There are a variety of other benchmarks available, and we’ve looked at many of them as possible tools to include in our mix. Often, we find their measurements simply don’t reflect a true user experience. Other times, they don’t reflect how a virtualization user may be using Windows, or even they simply report erroneous results. For example, in previous attempts to use PassMark, we found their graphics scores were not at all representative of real life graphics performance in games or other graphic uses. Those tests showed items as faster when, in fact, they were much slower. Benchmarks are only useful if they reflect the real world.

Rather than use WorldBench or others, we focus on the types of measurements we believe best represent the experience we see (in terms of speed). And while it takes practice and some skill, we test virtualization operations with a stopwatch—as the closest representation of how a real user would see it. CPU crunching ability, for example, is measured through tests like zip’ing files directly in Windows. For Office users, we use the most up to date version of Microsoft Office for Windows (2010), again with updates.

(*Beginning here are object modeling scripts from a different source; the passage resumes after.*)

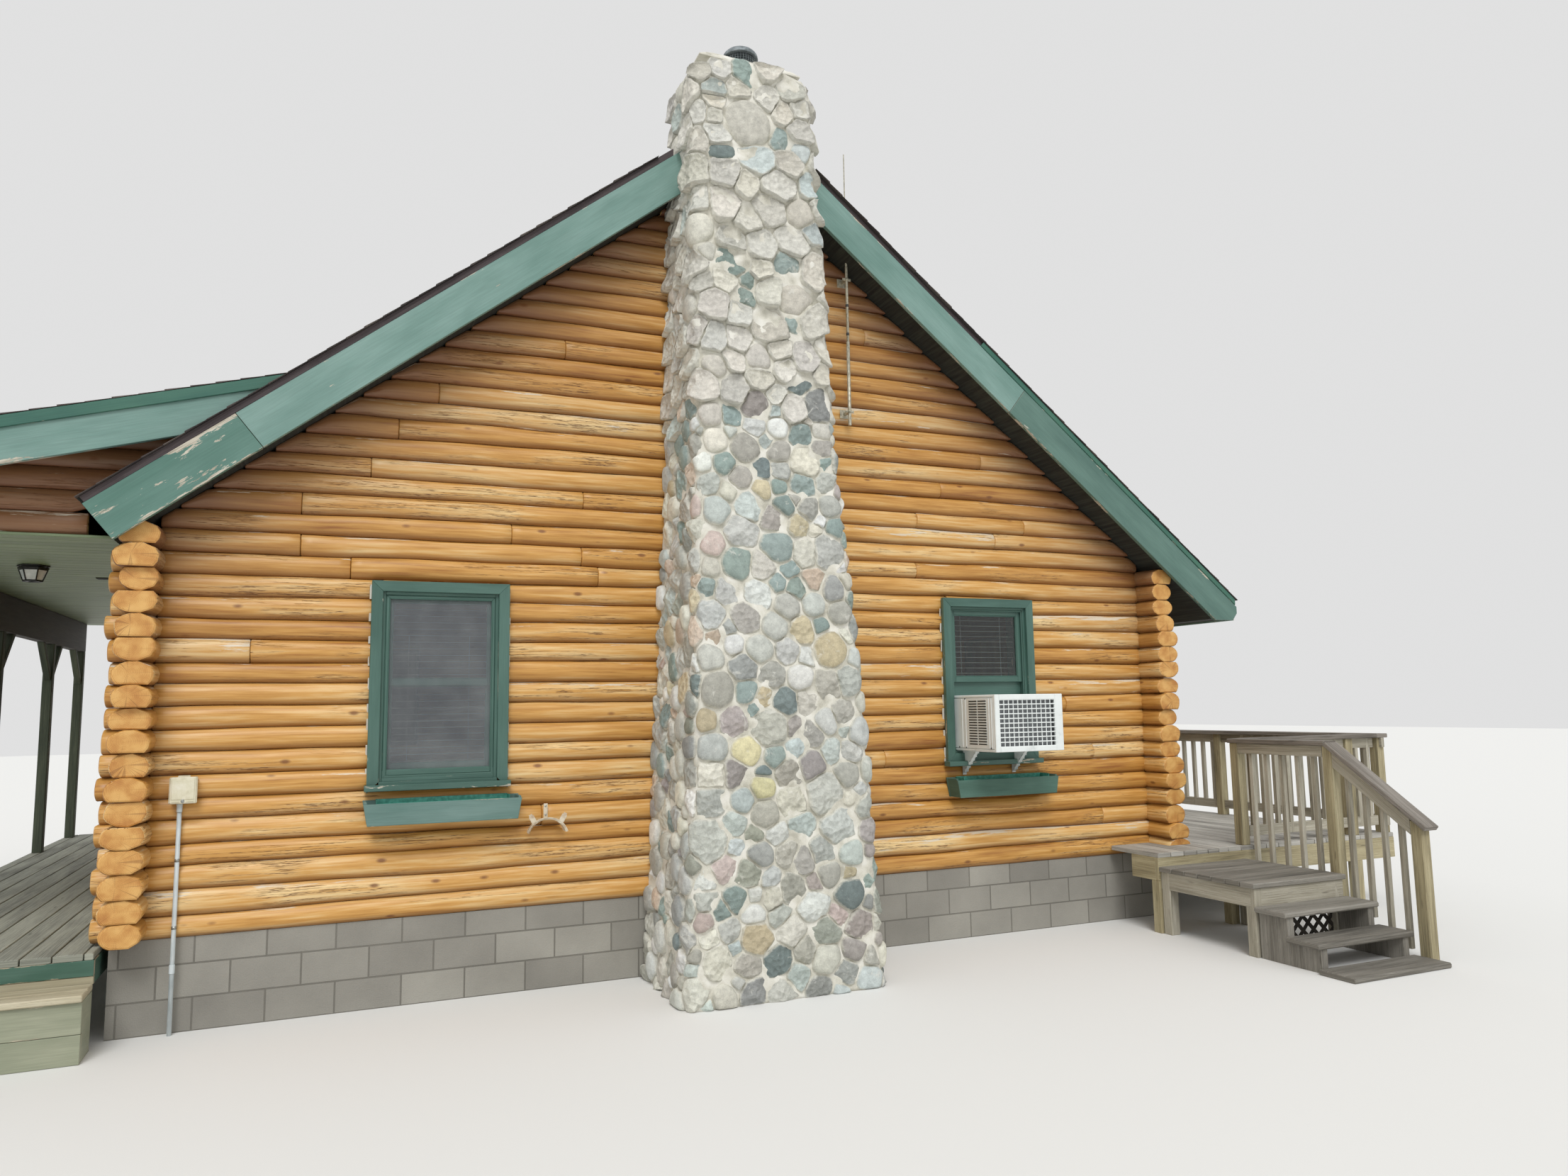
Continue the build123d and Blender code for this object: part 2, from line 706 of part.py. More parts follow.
deck_frame_top = deck_height - floor_board
with BuildPart() as deck_frame:
    with BuildSketch(Plane.XY.offset(deck_frame_top - deck_rim)):
        with Locations(((deck_left_x + deck_right_x) / 2, deck_front_y + board / 2)):
            Rectangle(deck_right_x - deck_left_x, board)
        with Locations((deck_right_x - board / 2, (deck_front_y + deck_back_y) / 2)):
            Rectangle(board, deck_back_y - deck_front_y)
        with Locations(((side + deck_right_x) / 2, deck_back_y - board / 2)):
            Rectangle(deck_right_x - side, board)
        with Locations((deck_left_x + board / 2, (deck_front_y + log_front_y) / 2)):
            Rectangle(board, log_front_y - deck_front_y)
        with Locations((stub + board, (deck_front_y + deck_back_y) / 2)):
            Rectangle(board, deck_back_y - deck_front_y)
        for n in range(1, 6):
            with Locations(((stub + deck_right_x) / 2, deck_front_y + n * (deck_back_y - deck_front_y) / 6)):
                Rectangle(deck_right_x - stub, board)
    extrude(amount=deck_rim)
write(deck_frame.part, "deck_frame")

# Short posts that carry both floors on the ground
porch_pier_top = porch_frame_top - rim_height
deck_pier_top = deck_frame_top - deck_rim
deck_pier_ys = [deck_front_y + post_size / 2 + n * (deck_back_y - deck_front_y - post_size) / 3
                for n in range(4)]
with BuildPart() as floor_posts:
    with BuildSketch(Plane.XY):
        with Locations(*[(porch_floor_left + post_size / 2 + 10, y) for y in post_ys[1:]]):
            Rectangle(post_size, post_size)
        with Locations(*[(wall_out_left - post_size / 2, y) for y in post_ys[1:]]):
            Rectangle(post_size, post_size)
    extrude(amount=porch_pier_top)
    with BuildSketch(Plane.XY):
        with Locations(*[(deck_right_x - post_size / 2, y) for y in deck_pier_ys[1:]]):
            Rectangle(post_size, post_size)
        with Locations((deck_right_x - deck_middle_post_set, deck_pier_ys[0])):
            Rectangle(post_size, post_size)
        with Locations(*[(stub + board, y) for y in deck_pier_ys]):
            Rectangle(post_size, post_size)
        with Locations((deck_left_x + post_size / 2, deck_pier_ys[0])):
            Rectangle(post_size, post_size)
    extrude(amount=deck_pier_top)
write(floor_posts.part, "floor_posts")

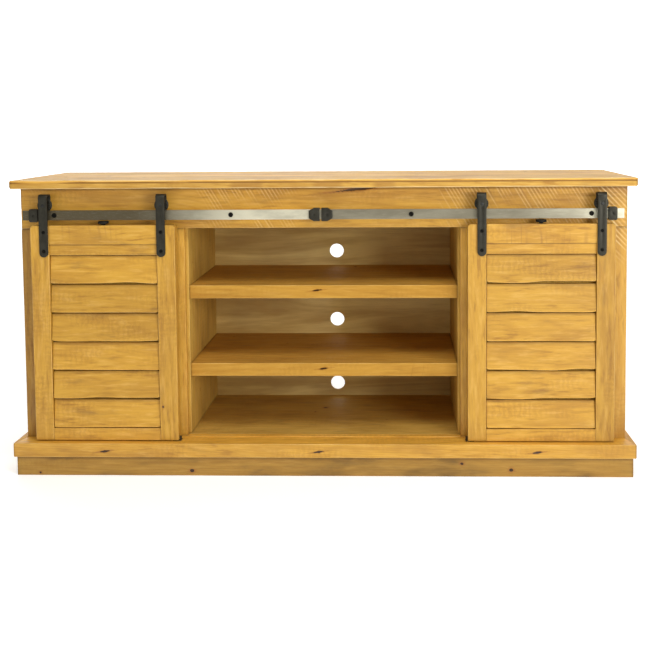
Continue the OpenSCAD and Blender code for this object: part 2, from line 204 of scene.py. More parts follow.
def set_attributes(mesh, grain, marks, tone):
    for name, data in (("grain", grain), ("marks", marks)):
        layer = mesh.attributes.new(name, "FLOAT_VECTOR", "POINT")
        layer.data.foreach_set("vector", np.asarray(data, np.float32).ravel())
    layer = mesh.attributes.new("tone", "FLOAT", "POINT")
    layer.data.foreach_set("value", np.asarray(tone, np.float32))


def saw_marks(a, b, slant, spacing, seed, keep=0.5, width=0.15):
    """Marks of a coarse saw, which lean by slant radians: each is a thin crest (1) with a thin furrow
    (-1) beside it. keep is the share of them that are strong; the others have almost gone. width is
    that of a crest, as a share of the spacing."""
    across = a * math.cos(slant) + b * math.sin(slant)
    along = -a * math.sin(slant) + b * math.cos(slant)
    phase = across / spacing + 0.8 * (noise(across * 9, along * 5, seed=seed) - 0.5)
    line = np.floor(phase).astype(np.int64)
    t = phase - line
    strong = 0.2 + 0.8 * smooth(hash01(line, 0, 0, seed), 0.9 - keep, 1.1 - keep)
    strong = strong * (0.4 + 0.6 * noise(along * 16, line * 7.3, seed=seed + 2))
    crest = np.exp(-((t - 0.5 + 0.8 * width) / width) ** 2)
    return strong * (crest - np.exp(-((t - 0.5 - 1.1 * width) / width) ** 2))


def round_corner(p, a, edge_a, b, edge_b, r):
    """Rounds the corner where the faces at edge_a and edge_b meet, in the plane of axes a and b."""
    sign_a = 1 if edge_a > p[:, a].mean() else -1
    sign_b = 1 if edge_b > p[:, b].mean() else -1
    da, db = (p[:, a] - edge_a) * sign_a + r, (p[:, b] - edge_b) * sign_b + r
    inside = (da > 0) & (db > 0)
    scale = np.where(inside, np.maximum(da, db) / np.maximum(np.hypot(da, db), 1e-9), 1.0)
    p[:, a] = np.where(inside, edge_a - sign_a * (r - da * scale), p[:, a])
    p[:, b] = np.where(inside, edge_b - sign_b * (r - db * scale), p[:, b])
    return p


def facing_front(normal):
    return normal[:, 1] < -0.6


def worn_surface(p, axes, half, r, wear, wave, seed):
    """Brings the grid of a box to eased edges, whose radius r changes where wear has taken the
    arris, and sinks shallow hollows into its faces. Gives the points, their normals, and how far
    round an edge they are. axes are those along, across and through the board."""
    L, W, T = p[:, axes].T
    worn = 1 - wear * (1 - smooth(noise(L * 14, np.sign(W) * 3.3, np.sign(T) * 7.7, seed), 0.25, 0.75))
    radius = (r * worn)[:, None]
    core = np.clip(p, -half + radius, half - radius)
    d = p - core
    normal = d / np.maximum(np.linalg.norm(d, axis=1), 1e-9)[:, None]
    edge = np.clip(np.sort(np.abs(d) / radius, axis=1)[:, 1], 0, 1)
    hollow = noise(L * 6, W * 22, T * 22, seed) * 0.7 + noise(L * 25, W * 60, T * 60, seed + 9) * 0.3
    return core + normal * radius - normal * (wave * hollow)[:, None], normal, edge


def sink_slots(world, front, slots, seed):
    """The depth of each point in the splits of a front face, and the knot distance that darkens it."""
    depth, distance = np.zeros(len(world)), np.full(len(world), NO_KNOT)
    for x, z, half_length, half_height, least in slots:
        dx = (world[:, 0] - x) / half_length
        narrowed = half_height * (1 - 0.5 * np.abs(dx).clip(0, 1))
        dz = (world[:, 2] - z - 0.12 * (world[:, 0] - x)) / narrowed
        s = np.hypot(dx, dz) * (1 + 0.5 * (noise(world[:, 0] * 300, world[:, 2] * 300, seed=seed) - 0.5))
        depth = depth + (1 - smooth(s, 0.5, 1.1)) * SLOT_DEPTH * front
        distance = np.minimum(distance, np.where(front, np.maximum(0.85 * s, least), NO_KNOT))
    return depth, distance


def board(name, low, high, body, material, slot, *nodes, along=0, step=4 * MM, r=1.5 * MM,
          wave=0.5 * MM, wear=0.6, knots=0, knot_at=(), saw=None, slots=(), tone=0.0, vary=0.3,
          lines=None, shape=None, drink=1.6):
    """A solid sawn board that fills the box from low to high, less its eased and worn edges.

    along is the axis of the grain, step the grid's cell size or sizes, r the edges' radius, wave the
    depth of the hollows and wear how much the radius changes. knots is how many small knots are
    strewn over the board, and knot_at places others as (distance along, distance across,
    radius) from its centre. saw is a function of world X, Z, face normals and seed that gives the
    marks' height, from -1 to 1, and their depth. slots are splits in the front face, as (x, z, half
    length, half height, least knot distance): with 0 they are black inside, near 1 brown. tone may
    be a function of points and normals, vary is how much the tone strays from board to board, and
    drink how much darker the ends are. lines are world places for sharp steps, by axis, and shape
    bends the points.
    """
    low, high = np.array(low, float), np.array(high, float)
    centre, half = (low + high) / 2, (high - low) / 2
    others = [a for a in range(3) if a != along]
    wide = max(others, key=lambda a: half[a])
    thin = min(others, key=lambda a: half[a]) if half[others[0]] != half[others[1]] else others[1]
    r = min(r, 0.45 * half[thin])
    steps = step if isinstance(step, tuple) else (step,) * 3
    extra = lines or {}
    grid = [cuts(half[a], steps[a], r, [e - centre[a] for e in extra.get(a, ())]) for a in range(3)]
    p, quads = box_grid(grid)
    seed = seed_of(name)
    rng = np.random.default_rng(seed)
    axes = [along, wide, thin]
    q, normal, edge = worn_surface(p, axes, half, r, wear, wave, seed)
    world = q + centre
    ridge = np.zeros(len(q))
    if saw:
        ridge, height = saw(world[:, 0], world[:, 2], normal, seed)
        q = q - normal * (height * (1 - ridge) / 2 * (height > 0))[:, None]
    sunk, slot_distance = sink_slots(world, facing_front(normal), slots, seed)
    q = q - normal * sunk[:, None]

    all_knots = list(knot_at)
    for _ in range(knots):
        all_knots.append((rng.uniform(-0.93, 0.93) * half[along], rng.uniform(-0.8, 0.8) * half[wide],
                          rng.uniform(2.0, 5.5) * MM))
    grain, knot_distance = grain_fields(*p[:, axes].T, 2 * half[axes], seed, all_knots)
    distance = np.minimum(knot_distance, slot_distance)
    world = q + centre
    end = smooth(np.abs(p[:, along]), half[along] - 7 * MM, half[along] - 1.5 * MM)
    base_tone = tone(world, normal) if callable(tone) else tone
    tones = base_tone + vary * rng.uniform(-1, 1) - drink * end
    if shape:
        world = shape(world)
    mesh = new_mesh(name, world, quads)
    # The third mark says how pale an edge turns, partly as wear and partly as painted highlight; none
    # near the ends or where the tone is dark.
    marks = np.stack([distance, ridge, edge * (1 - 0.7 * end) * (tones > NO_PALE_EDGE_TONE)], -1)
    set_attributes(mesh, grain, marks, tones)
    return put(name, mesh, body, material, slot, *nodes)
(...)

There are two exceptions to this: graphics/gaming and CPU utilization. In these two cases, we found that testing utilities not only work well, but also are necessary to give the most repeatable and concrete results. In the case of graphics benchmarking, we used 3DMark06 (the industry standard for tuning gaming systems). For game playing performance, we used FRAPS to measure frames per second. Finally, for CPU utilization we used “top” combined with Apple Remote Desktop.

Remember, benchmarks are not a review: they are benchmarks. They are simply meant to just tell you which runs faster. If you are interested in a specific feature, support, the user interface, or any of the other criteria for deciding on a product, that’s a different article.